As Ocean View Police Chief Ken McLaughlin stated, “We want you to be able to take care of yourself temporarily, until we can get out to you, and so we won’t have to worry about you in the meantime.”

He followed the Sheerans with an advisory on the admittedly slim threat of terrorist attack. “There aren’t a lot of obvious targets around here, but there’s always the potential of being involved,” he said.

Following the 9/11 disaster, he said the rule had arisen that people should question Middle Eastern males living together with no women or children and minimal furnishings (also, radical literature and hand-drawn maps).

Some terrorists might fit that stereotype, others might not. “One thing we do know for sure — terrorists conduct surveillance,” McLaughlin said.

Things to watch for included videotaping and loitering in the same area over multiple days, McLaughlin pointed out — and if anyone had suspicions, they shouldn’t feel embarrassed to call the tip line, (800) FORCE-1-2.

He also listed various Internet sources for more information:

• For more on disaster preparedness, www.ready.gov.
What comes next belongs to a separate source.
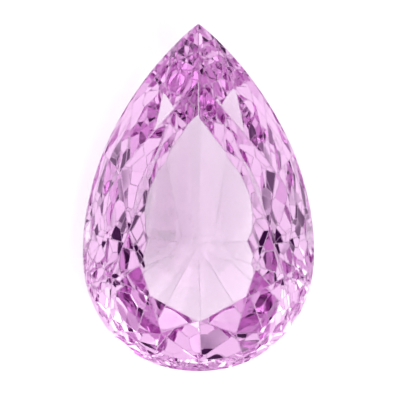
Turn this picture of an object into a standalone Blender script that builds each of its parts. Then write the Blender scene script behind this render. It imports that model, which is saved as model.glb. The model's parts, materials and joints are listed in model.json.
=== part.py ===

• For the parents, regarding emergencies and schools, go to www.ed.gov, then “Lead & Manage My School,” scroll to “Safe & Drug-Free Schools, then click on “Emergency Planning.”

• For the kids, www.fema.gov/kids or www.atf.gov/kids.

McLaughlin recognized the Ocean View Citizen Auxiliary Patrol (CAP) for supporting the workshop initiative. The town started up the CAP program last summer, and he said they had 18 members now — but there was room for more.

He noted other opportunities for involvement as well, such as the Retired and Senior Volunteer Program, or RSVP, of which the Sheerans are members.